§ Stated task: In the listing below, find the line that contains "box = node.Shape.BoundBox" and the line that contains "cad_parts[node].hide_render = cad_parts[node].hide_viewport". Quote both and every line between them, exactly, and nothing more.
[Start Given material]
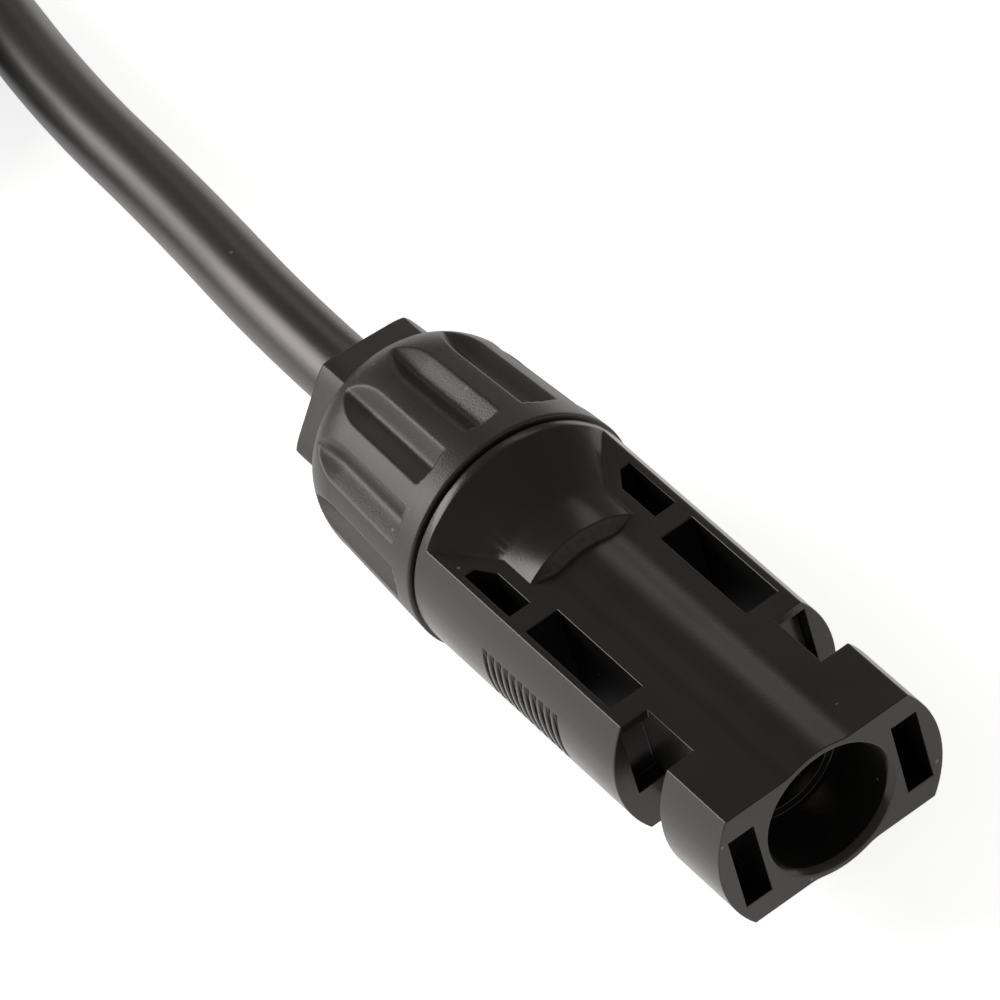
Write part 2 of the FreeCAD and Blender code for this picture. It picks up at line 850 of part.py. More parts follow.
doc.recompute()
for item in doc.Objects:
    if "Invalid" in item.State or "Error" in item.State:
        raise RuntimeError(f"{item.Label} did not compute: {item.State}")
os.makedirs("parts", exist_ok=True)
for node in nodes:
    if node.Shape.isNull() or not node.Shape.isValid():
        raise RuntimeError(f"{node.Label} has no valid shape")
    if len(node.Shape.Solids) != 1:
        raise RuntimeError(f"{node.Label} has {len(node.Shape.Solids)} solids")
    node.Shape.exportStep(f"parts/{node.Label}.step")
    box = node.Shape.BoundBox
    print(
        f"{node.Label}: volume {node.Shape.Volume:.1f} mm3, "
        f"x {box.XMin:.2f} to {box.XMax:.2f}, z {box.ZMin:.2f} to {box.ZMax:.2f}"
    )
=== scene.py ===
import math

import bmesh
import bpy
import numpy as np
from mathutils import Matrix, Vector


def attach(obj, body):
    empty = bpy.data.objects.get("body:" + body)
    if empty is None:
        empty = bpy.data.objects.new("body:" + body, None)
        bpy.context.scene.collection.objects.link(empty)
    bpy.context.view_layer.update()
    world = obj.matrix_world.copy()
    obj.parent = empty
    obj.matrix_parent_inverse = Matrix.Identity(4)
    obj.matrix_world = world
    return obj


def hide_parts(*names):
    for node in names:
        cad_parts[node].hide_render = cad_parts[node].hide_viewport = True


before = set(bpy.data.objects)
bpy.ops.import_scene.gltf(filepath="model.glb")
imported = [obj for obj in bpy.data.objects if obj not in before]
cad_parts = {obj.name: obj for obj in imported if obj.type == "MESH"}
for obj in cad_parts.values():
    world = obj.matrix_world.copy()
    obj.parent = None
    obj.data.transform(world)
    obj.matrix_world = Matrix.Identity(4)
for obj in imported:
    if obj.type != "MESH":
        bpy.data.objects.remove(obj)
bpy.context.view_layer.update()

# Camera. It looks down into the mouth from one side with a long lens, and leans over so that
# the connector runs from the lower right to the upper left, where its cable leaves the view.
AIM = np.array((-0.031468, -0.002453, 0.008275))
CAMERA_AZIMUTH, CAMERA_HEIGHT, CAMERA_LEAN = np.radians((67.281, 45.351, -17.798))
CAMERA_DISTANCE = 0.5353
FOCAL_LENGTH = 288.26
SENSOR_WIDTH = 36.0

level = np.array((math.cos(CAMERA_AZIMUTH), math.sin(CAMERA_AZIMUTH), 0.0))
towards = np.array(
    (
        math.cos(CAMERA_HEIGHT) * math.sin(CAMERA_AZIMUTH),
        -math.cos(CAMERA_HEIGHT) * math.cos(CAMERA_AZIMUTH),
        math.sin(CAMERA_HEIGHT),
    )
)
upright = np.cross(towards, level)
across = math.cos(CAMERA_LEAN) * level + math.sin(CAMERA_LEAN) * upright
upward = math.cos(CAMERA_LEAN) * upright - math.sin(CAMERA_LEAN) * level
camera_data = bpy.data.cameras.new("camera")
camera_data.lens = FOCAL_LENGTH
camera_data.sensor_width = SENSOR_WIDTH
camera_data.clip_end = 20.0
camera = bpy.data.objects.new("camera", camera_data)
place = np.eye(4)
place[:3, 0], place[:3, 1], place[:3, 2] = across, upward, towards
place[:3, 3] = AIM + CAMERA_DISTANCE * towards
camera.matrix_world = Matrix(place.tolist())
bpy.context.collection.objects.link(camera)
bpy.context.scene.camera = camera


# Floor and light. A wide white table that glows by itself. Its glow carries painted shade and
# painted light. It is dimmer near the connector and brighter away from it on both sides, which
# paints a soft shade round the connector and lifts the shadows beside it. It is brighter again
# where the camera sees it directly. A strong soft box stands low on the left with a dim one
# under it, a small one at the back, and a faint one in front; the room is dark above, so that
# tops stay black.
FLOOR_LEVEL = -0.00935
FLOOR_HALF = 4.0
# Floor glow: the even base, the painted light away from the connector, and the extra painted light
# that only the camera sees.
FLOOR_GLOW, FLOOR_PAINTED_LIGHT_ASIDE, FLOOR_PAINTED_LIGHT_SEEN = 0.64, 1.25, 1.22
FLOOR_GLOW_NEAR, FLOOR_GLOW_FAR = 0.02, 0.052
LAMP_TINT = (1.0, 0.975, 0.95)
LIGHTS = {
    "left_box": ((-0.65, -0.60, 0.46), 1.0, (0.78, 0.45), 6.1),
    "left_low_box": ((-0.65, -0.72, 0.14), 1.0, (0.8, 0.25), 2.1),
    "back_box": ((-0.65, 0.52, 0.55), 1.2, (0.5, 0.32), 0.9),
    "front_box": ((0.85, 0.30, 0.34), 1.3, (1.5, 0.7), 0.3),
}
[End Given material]
§ Task answer:
    box = node.Shape.BoundBox
    print(
        f"{node.Label}: volume {node.Shape.Volume:.1f} mm3, "
        f"x {box.XMin:.2f} to {box.XMax:.2f}, z {box.ZMin:.2f} to {box.ZMax:.2f}"
    )
=== scene.py ===
import math

import bmesh
import bpy
import numpy as np
from mathutils import Matrix, Vector


def attach(obj, body):
    empty = bpy.data.objects.get("body:" + body)
    if empty is None:
        empty = bpy.data.objects.new("body:" + body, None)
        bpy.context.scene.collection.objects.link(empty)
    bpy.context.view_layer.update()
    world = obj.matrix_world.copy()
    obj.parent = empty
    obj.matrix_parent_inverse = Matrix.Identity(4)
    obj.matrix_world = world
    return obj


def hide_parts(*names):
    for node in names:
        cad_parts[node].hide_render = cad_parts[node].hide_viewport = True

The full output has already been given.